Recurrent Models for Visual Recognition:
ReNet is a paper from Montreal group. They explain an alternative approach to convolutional neural networks in order to learn spatial structures over visual data. Their idea relies on recurrent neural network which scans the image in a sequence of horizontal and then vertical direction. At the end, RNN is able to learn the structure over the whole image (or image patch). Although, their results are not better than state of art, spotting an new alternative to old fashion convolution is exciting effort.
Generative Adversarial Network http://arxiv.org/abs/1406.2661 - Train classifier net as oppose to another net creating possible adversarial instances as the training evolves.
Apply genetic algorithms per N training iteration of net and create some adversarial instances.

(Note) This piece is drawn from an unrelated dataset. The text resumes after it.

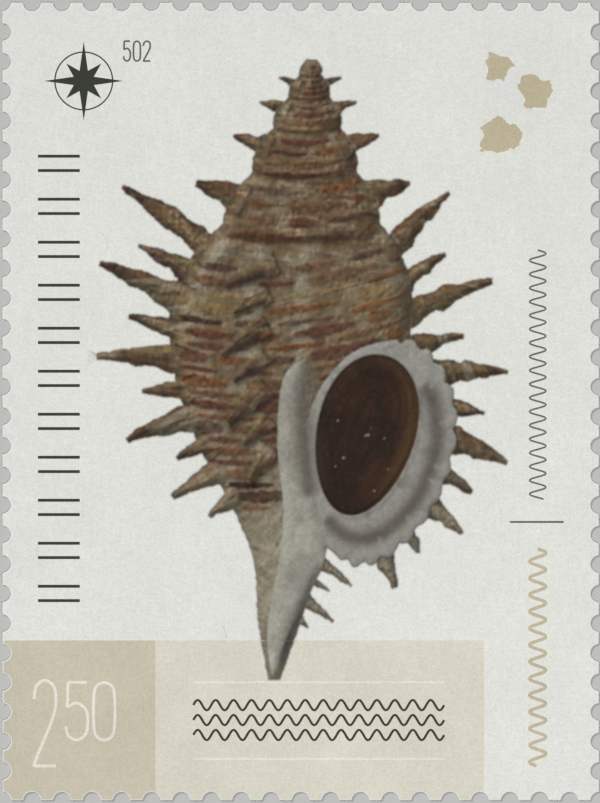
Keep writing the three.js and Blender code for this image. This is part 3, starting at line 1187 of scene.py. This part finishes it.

Apply fast gradient approach to image pixels to generate intruding images.
Goodfellow states that DAE or CAE are not full solutions to this problem. (verify why ? )
Blind training of nets
We train huge networks in a very brute force fashion. What I mean is, we are using larger and larger models since we do not know how to learn concise and effective models. Instead we rely on redundancy and expect to have at least some units are receptive to discriminating features.
Optimization (as always)
It seems inefficient to me to use back-propagation after all these work in the field. Another interesting fact, all the effort in the research community goes to find some new tricks that ease back-propagation flaws. I thing we should replace back-propagation all together instead of daily fleeting solutions.
Still use SGD ? Still ?
After a year of hot discussion for sparse representations and it is similarity to human brain activity, it seems like it's been shelved. I still believe, sparsity is very important part of good data representations. It should be integrated to state of art learning models, not only AutoEncoders.
DISCLAIMER: If you are reading this, this is only captain's note and intended to my own research make up. So many missing references and novice arguments.